Two layers of professional skills

Planning and leading

  • Set learning objectives based on what students know, understand, and can do
  • Plan and evaluate lessons that enable students to meet objectives
  • Manage workloads efficiently; maintain work-life balance

Teaching and learning

  • Create a safe, interactive, challenging environment
  • Use a range of teaching strategies and resources
  • Maintain pace within lessons
  • Promote a behavioural standard
  • Contribute to the school’s life
  • Monitor progress; give constructive feedback
  • Use a range of assessment strategies

Dimensions of development

As a reflective practitioner moves through their career:

  • Cognition grows
  • They learn from experience
  • The teacher becomes more sophisticated

Specific dimensions

  • Greater complexity in teaching (handling diversity)
  • Wider range of teaching strategies
  • Wider range of evidence, reading, and research
  • Extending impact beyond the classroom
  • Capacity for autonomy, innovation, improvisation
  • Capacity for self-criticism and self-improvement
  • Ability to mentor and coach colleagues
  • Modelling good practice

The three headings of professional competence are too broad to act on directly.

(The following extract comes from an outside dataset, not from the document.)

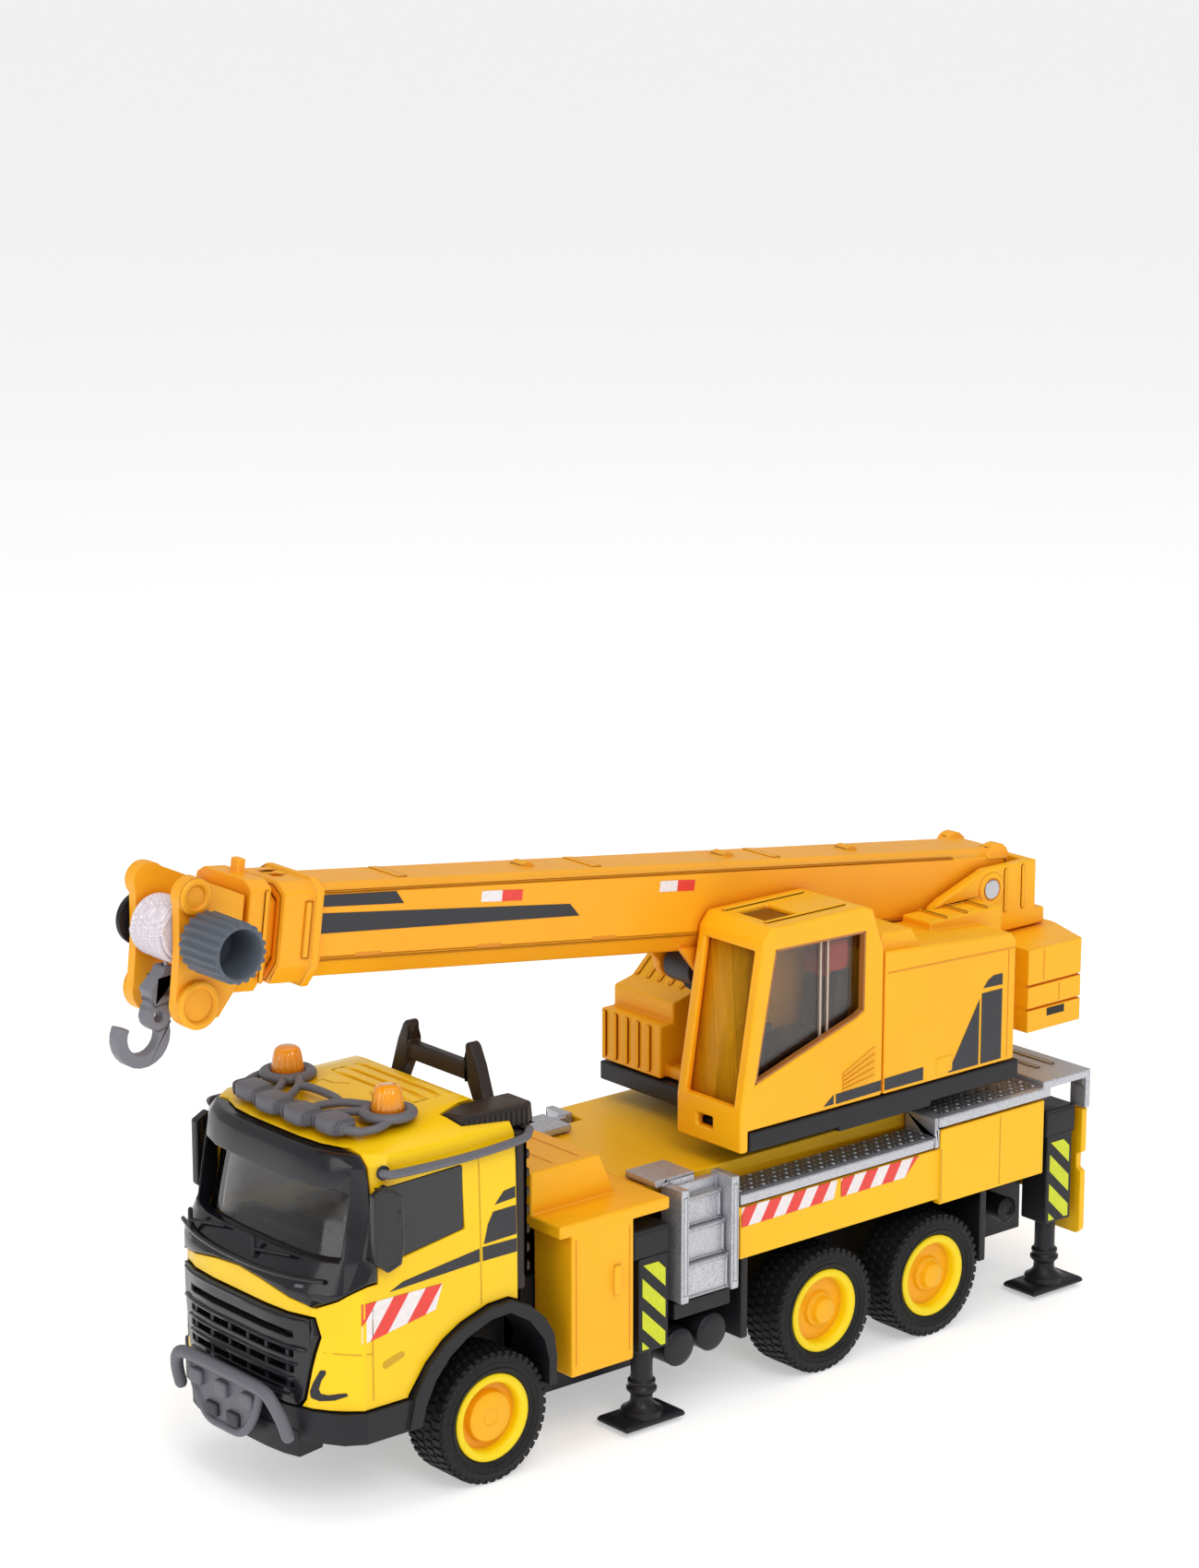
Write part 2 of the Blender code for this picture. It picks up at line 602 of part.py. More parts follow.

Each one breaks down into layers. Two of those layers, planning-and-leading and teaching-and-learning, sit inside professional skills and application. A third set of items, the dimensions of development, describes how a teacher grows over a career.

Each layer is described below.

Planning and leading

In planning and leading, the reflective practitioner does several specific things.

Set appropriate learning objectives

Objectives are not picked from a textbook list. They are set based on what students already know, understand, and can do. A learning objective that ignores the starting point of the class is unlikely to land.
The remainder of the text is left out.